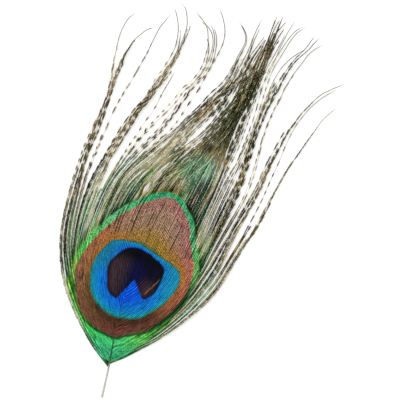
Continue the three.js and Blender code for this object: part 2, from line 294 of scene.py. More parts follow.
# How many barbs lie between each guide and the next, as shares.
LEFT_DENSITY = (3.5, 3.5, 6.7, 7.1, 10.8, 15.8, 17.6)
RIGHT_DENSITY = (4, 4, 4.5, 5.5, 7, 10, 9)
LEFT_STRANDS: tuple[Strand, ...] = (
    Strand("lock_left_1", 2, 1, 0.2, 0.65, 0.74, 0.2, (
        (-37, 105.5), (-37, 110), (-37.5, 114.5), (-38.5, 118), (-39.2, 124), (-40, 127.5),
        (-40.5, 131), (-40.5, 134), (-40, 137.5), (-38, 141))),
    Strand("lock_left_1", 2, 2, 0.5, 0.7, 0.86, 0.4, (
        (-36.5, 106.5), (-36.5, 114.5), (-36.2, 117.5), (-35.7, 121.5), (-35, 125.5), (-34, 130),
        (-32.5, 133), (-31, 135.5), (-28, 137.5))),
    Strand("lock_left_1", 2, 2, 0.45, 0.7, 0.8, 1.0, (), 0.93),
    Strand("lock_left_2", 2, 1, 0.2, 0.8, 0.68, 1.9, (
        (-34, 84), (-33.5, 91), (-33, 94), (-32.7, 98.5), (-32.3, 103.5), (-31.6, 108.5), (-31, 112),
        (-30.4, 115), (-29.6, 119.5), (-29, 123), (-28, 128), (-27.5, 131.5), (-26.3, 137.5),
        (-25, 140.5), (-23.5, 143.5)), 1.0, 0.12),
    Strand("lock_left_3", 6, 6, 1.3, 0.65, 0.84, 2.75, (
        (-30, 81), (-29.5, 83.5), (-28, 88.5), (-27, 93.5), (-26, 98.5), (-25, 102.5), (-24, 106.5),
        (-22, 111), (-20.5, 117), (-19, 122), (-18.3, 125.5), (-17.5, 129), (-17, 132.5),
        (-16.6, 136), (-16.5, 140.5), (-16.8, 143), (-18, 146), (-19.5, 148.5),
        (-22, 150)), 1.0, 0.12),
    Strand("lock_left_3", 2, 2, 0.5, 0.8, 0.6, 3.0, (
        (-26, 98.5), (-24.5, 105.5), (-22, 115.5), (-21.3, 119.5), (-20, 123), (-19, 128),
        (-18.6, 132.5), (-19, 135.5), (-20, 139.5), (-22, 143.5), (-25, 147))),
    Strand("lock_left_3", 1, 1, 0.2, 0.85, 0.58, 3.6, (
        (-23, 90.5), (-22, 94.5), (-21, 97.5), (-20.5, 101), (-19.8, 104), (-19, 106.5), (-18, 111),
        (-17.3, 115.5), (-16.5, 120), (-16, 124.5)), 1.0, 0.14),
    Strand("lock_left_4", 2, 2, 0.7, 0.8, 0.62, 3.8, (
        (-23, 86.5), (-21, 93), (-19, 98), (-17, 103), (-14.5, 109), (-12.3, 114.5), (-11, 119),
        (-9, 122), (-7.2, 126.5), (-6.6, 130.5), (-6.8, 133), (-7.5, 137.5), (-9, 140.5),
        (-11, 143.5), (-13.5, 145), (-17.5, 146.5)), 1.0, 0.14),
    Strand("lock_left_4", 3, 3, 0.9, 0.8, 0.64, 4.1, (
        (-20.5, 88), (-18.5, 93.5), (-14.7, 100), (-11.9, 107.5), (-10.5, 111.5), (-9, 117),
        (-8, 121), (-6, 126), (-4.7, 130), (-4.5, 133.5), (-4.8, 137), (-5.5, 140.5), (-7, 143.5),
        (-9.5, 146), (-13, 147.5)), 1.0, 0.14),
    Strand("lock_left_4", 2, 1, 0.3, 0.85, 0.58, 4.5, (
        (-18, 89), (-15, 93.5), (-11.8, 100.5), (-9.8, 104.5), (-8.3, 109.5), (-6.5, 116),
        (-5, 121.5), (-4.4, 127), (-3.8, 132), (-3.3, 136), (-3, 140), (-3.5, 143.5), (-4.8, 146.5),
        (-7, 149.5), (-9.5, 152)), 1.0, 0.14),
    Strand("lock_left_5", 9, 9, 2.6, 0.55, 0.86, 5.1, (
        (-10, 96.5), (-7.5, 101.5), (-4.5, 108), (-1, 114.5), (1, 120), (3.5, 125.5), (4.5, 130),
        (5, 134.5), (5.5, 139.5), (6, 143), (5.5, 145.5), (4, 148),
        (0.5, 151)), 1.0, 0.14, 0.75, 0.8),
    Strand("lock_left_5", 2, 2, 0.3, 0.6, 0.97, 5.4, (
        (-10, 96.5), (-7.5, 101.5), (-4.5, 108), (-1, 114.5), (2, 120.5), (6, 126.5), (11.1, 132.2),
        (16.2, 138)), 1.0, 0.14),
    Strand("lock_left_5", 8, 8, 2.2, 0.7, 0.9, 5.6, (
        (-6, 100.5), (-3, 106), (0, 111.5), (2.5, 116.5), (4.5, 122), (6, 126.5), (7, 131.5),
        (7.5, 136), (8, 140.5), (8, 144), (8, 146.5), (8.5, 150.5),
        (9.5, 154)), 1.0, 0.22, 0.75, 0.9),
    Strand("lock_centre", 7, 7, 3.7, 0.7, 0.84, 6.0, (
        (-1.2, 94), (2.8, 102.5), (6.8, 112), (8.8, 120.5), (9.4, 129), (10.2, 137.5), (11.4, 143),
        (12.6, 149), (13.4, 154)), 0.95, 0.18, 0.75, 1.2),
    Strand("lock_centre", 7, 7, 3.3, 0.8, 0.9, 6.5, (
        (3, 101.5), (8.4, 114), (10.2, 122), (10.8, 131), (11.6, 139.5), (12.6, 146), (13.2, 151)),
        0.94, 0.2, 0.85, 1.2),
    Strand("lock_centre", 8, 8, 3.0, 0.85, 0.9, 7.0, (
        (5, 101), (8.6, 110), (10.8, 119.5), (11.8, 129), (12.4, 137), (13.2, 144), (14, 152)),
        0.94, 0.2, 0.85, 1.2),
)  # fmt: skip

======

Aim -> Please reproduce every line of the material word for word.

Response below ->
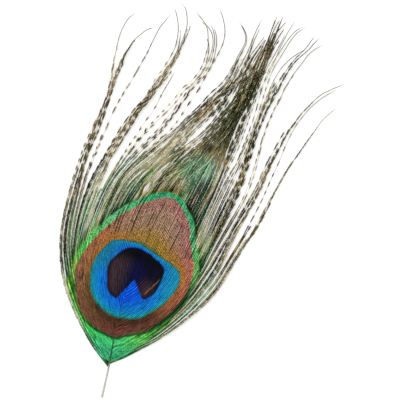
Continue the three.js and Blender code for this object: part 2, from line 294 of scene.py. More parts follow.
# How many barbs lie between each guide and the next, as shares.
LEFT_DENSITY = (3.5, 3.5, 6.7, 7.1, 10.8, 15.8, 17.6)
RIGHT_DENSITY = (4, 4, 4.5, 5.5, 7, 10, 9)
LEFT_STRANDS: tuple[Strand, ...] = (
    Strand("lock_left_1", 2, 1, 0.2, 0.65, 0.74, 0.2, (
        (-37, 105.5), (-37, 110), (-37.5, 114.5), (-38.5, 118), (-39.2, 124), (-40, 127.5),
        (-40.5, 131), (-40.5, 134), (-40, 137.5), (-38, 141))),
    Strand("lock_left_1", 2, 2, 0.5, 0.7, 0.86, 0.4, (
        (-36.5, 106.5), (-36.5, 114.5), (-36.2, 117.5), (-35.7, 121.5), (-35, 125.5), (-34, 130),
        (-32.5, 133), (-31, 135.5), (-28, 137.5))),
    Strand("lock_left_1", 2, 2, 0.45, 0.7, 0.8, 1.0, (), 0.93),
    Strand("lock_left_2", 2, 1, 0.2, 0.8, 0.68, 1.9, (
        (-34, 84), (-33.5, 91), (-33, 94), (-32.7, 98.5), (-32.3, 103.5), (-31.6, 108.5), (-31, 112),
        (-30.4, 115), (-29.6, 119.5), (-29, 123), (-28, 128), (-27.5, 131.5), (-26.3, 137.5),
        (-25, 140.5), (-23.5, 143.5)), 1.0, 0.12),
    Strand("lock_left_3", 6, 6, 1.3, 0.65, 0.84, 2.75, (
        (-30, 81), (-29.5, 83.5), (-28, 88.5), (-27, 93.5), (-26, 98.5), (-25, 102.5), (-24, 106.5),
        (-22, 111), (-20.5, 117), (-19, 122), (-18.3, 125.5), (-17.5, 129), (-17, 132.5),
        (-16.6, 136), (-16.5, 140.5), (-16.8, 143), (-18, 146), (-19.5, 148.5),
        (-22, 150)), 1.0, 0.12),
    Strand("lock_left_3", 2, 2, 0.5, 0.8, 0.6, 3.0, (
        (-26, 98.5), (-24.5, 105.5), (-22, 115.5), (-21.3, 119.5), (-20, 123), (-19, 128),
        (-18.6, 132.5), (-19, 135.5), (-20, 139.5), (-22, 143.5), (-25, 147))),
    Strand("lock_left_3", 1, 1, 0.2, 0.85, 0.58, 3.6, (
        (-23, 90.5), (-22, 94.5), (-21, 97.5), (-20.5, 101), (-19.8, 104), (-19, 106.5), (-18, 111),
        (-17.3, 115.5), (-16.5, 120), (-16, 124.5)), 1.0, 0.14),
    Strand("lock_left_4", 2, 2, 0.7, 0.8, 0.62, 3.8, (
        (-23, 86.5), (-21, 93), (-19, 98), (-17, 103), (-14.5, 109), (-12.3, 114.5), (-11, 119),
        (-9, 122), (-7.2, 126.5), (-6.6, 130.5), (-6.8, 133), (-7.5, 137.5), (-9, 140.5),
        (-11, 143.5), (-13.5, 145), (-17.5, 146.5)), 1.0, 0.14),
    Strand("lock_left_4", 3, 3, 0.9, 0.8, 0.64, 4.1, (
        (-20.5, 88), (-18.5, 93.5), (-14.7, 100), (-11.9, 107.5), (-10.5, 111.5), (-9, 117),
        (-8, 121), (-6, 126), (-4.7, 130), (-4.5, 133.5), (-4.8, 137), (-5.5, 140.5), (-7, 143.5),
        (-9.5, 146), (-13, 147.5)), 1.0, 0.14),
    Strand("lock_left_4", 2, 1, 0.3, 0.85, 0.58, 4.5, (
        (-18, 89), (-15, 93.5), (-11.8, 100.5), (-9.8, 104.5), (-8.3, 109.5), (-6.5, 116),
        (-5, 121.5), (-4.4, 127), (-3.8, 132), (-3.3, 136), (-3, 140), (-3.5, 143.5), (-4.8, 146.5),
        (-7, 149.5), (-9.5, 152)), 1.0, 0.14),
    Strand("lock_left_5", 9, 9, 2.6, 0.55, 0.86, 5.1, (
        (-10, 96.5), (-7.5, 101.5), (-4.5, 108), (-1, 114.5), (1, 120), (3.5, 125.5), (4.5, 130),
        (5, 134.5), (5.5, 139.5), (6, 143), (5.5, 145.5), (4, 148),
        (0.5, 151)), 1.0, 0.14, 0.75, 0.8),
    Strand("lock_left_5", 2, 2, 0.3, 0.6, 0.97, 5.4, (
        (-10, 96.5), (-7.5, 101.5), (-4.5, 108), (-1, 114.5), (2, 120.5), (6, 126.5), (11.1, 132.2),
        (16.2, 138)), 1.0, 0.14),
    Strand("lock_left_5", 8, 8, 2.2, 0.7, 0.9, 5.6, (
        (-6, 100.5), (-3, 106), (0, 111.5), (2.5, 116.5), (4.5, 122), (6, 126.5), (7, 131.5),
        (7.5, 136), (8, 140.5), (8, 144), (8, 146.5), (8.5, 150.5),
        (9.5, 154)), 1.0, 0.22, 0.75, 0.9),
    Strand("lock_centre", 7, 7, 3.7, 0.7, 0.84, 6.0, (
        (-1.2, 94), (2.8, 102.5), (6.8, 112), (8.8, 120.5), (9.4, 129), (10.2, 137.5), (11.4, 143),
        (12.6, 149), (13.4, 154)), 0.95, 0.18, 0.75, 1.2),
    Strand("lock_centre", 7, 7, 3.3, 0.8, 0.9, 6.5, (
        (3, 101.5), (8.4, 114), (10.2, 122), (10.8, 131), (11.6, 139.5), (12.6, 146), (13.2, 151)),
        0.94, 0.2, 0.85, 1.2),
    Strand("lock_centre", 8, 8, 3.0, 0.85, 0.9, 7.0, (
        (5, 101), (8.6, 110), (10.8, 119.5), (11.8, 129), (12.4, 137), (13.2, 144), (14, 152)),
        0.94, 0.2, 0.85, 1.2),
)  # fmt: skip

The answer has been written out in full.